* Collected material
(begin)
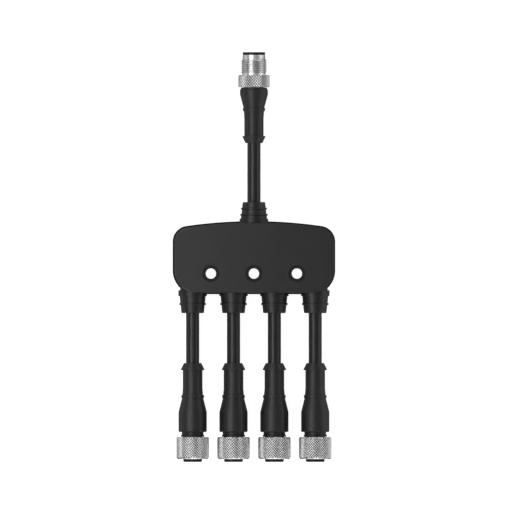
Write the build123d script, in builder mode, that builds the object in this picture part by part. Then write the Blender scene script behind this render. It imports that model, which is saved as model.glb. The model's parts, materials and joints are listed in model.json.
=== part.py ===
from build123d import *
from math import cos, radians, sin
import os

# A one-to-four splitter lead with M12 screw connectors. A two-shell junction body holds a small board.
# One cable (the trunk) leaves its crowned edge and ends in a male connector, and four cables (the
# branches) leave its straight edge and end in female ones. Each connector has a coupling ring that
# turns freely on it: an outside-threaded screw on the male, an inside-threaded nut on the females.
#
# Frame, in millimetres: x runs across the body, y along the leads with the male connector at +y, and
# z out of the body's front face. The origin is the middle mounting hole's centre on the back face.
# Turned profiles are (radius, distance) corners, the distance measured from y = 0 along the lead.

# Junction body
AXIS_Z = 8.0  # height of every lead's centre line, and of the parting plane
BODY_DEPTH = 16.0
BODY_HALF_WIDTH = 37.8
BODY_TOP = 24.4  # middle of the crowned edge
BODY_BOTTOM = -9.6
CROWN_RADIUS = 220.0
TOP_CORNER = 7.4
BOTTOM_CORNER = 11.0
FRONT_DRAFT = 5.0  # degrees that the front shell's walls lean in
BACK_DRAFT = 2.0
FRONT_EDGE = 0.6
BACK_EDGE = 0.8
WALL = 2.0
ROOF = 2.2

# Mounting holes, for M4 screws
HOLE_PITCH = 20.0
HOLE_R = 2.4
RECESS_R = 4.0
RECESS_DEPTH = 1.0
POST_R = 4.4

# Screws that close the body, from the back
SCREW_POINTS = [(-30.0, 16.4), (30.0, 16.4), (-19.0, -6.0), (19.0, -6.0)]
SCREW_R = 1.25
SCREW_CLEARANCE_R = 1.4
SCREW_HEAD_R = 2.2
SCREW_HEAD_HEIGHT = 1.6
SCREW_RECESS_R = 2.4
SCREW_RECESS_DEPTH = 2.2
SCREW_LENGTH = 10.5  # under the head
SCREW_BOSS_R = 3.0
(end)
Your output must be the lines of the material above, from the first through the line that contains "POST_R = 4.4", copied exactly. Include both endpoints and nothing else.

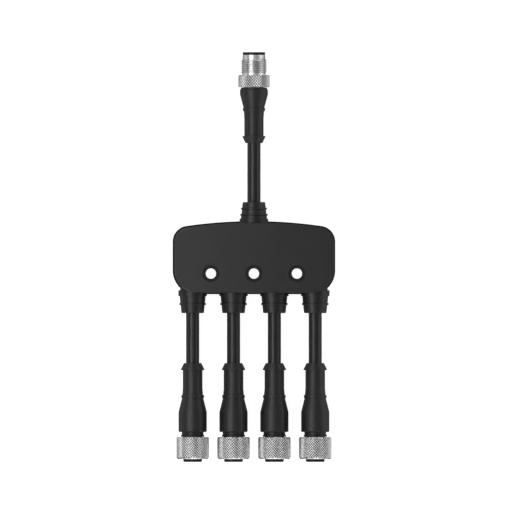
Write the build123d script, in builder mode, that builds the object in this picture part by part. Then write the Blender scene script behind this render. It imports that model, which is saved as model.glb. The model's parts, materials and joints are listed in model.json.
=== part.py ===
from build123d import *
from math import cos, radians, sin
import os

# A one-to-four splitter lead with M12 screw connectors. A two-shell junction body holds a small board.
# One cable (the trunk) leaves its crowned edge and ends in a male connector, and four cables (the
# branches) leave its straight edge and end in female ones. Each connector has a coupling ring that
# turns freely on it: an outside-threaded screw on the male, an inside-threaded nut on the females.
#
# Frame, in millimetres: x runs across the body, y along the leads with the male connector at +y, and
# z out of the body's front face. The origin is the middle mounting hole's centre on the back face.
# Turned profiles are (radius, distance) corners, the distance measured from y = 0 along the lead.

# Junction body
AXIS_Z = 8.0  # height of every lead's centre line, and of the parting plane
BODY_DEPTH = 16.0
BODY_HALF_WIDTH = 37.8
BODY_TOP = 24.4  # middle of the crowned edge
BODY_BOTTOM = -9.6
CROWN_RADIUS = 220.0
TOP_CORNER = 7.4
BOTTOM_CORNER = 11.0
FRONT_DRAFT = 5.0  # degrees that the front shell's walls lean in
BACK_DRAFT = 2.0
FRONT_EDGE = 0.6
BACK_EDGE = 0.8
WALL = 2.0
ROOF = 2.2

# Mounting holes, for M4 screws
HOLE_PITCH = 20.0
HOLE_R = 2.4
RECESS_R = 4.0
RECESS_DEPTH = 1.0
POST_R = 4.4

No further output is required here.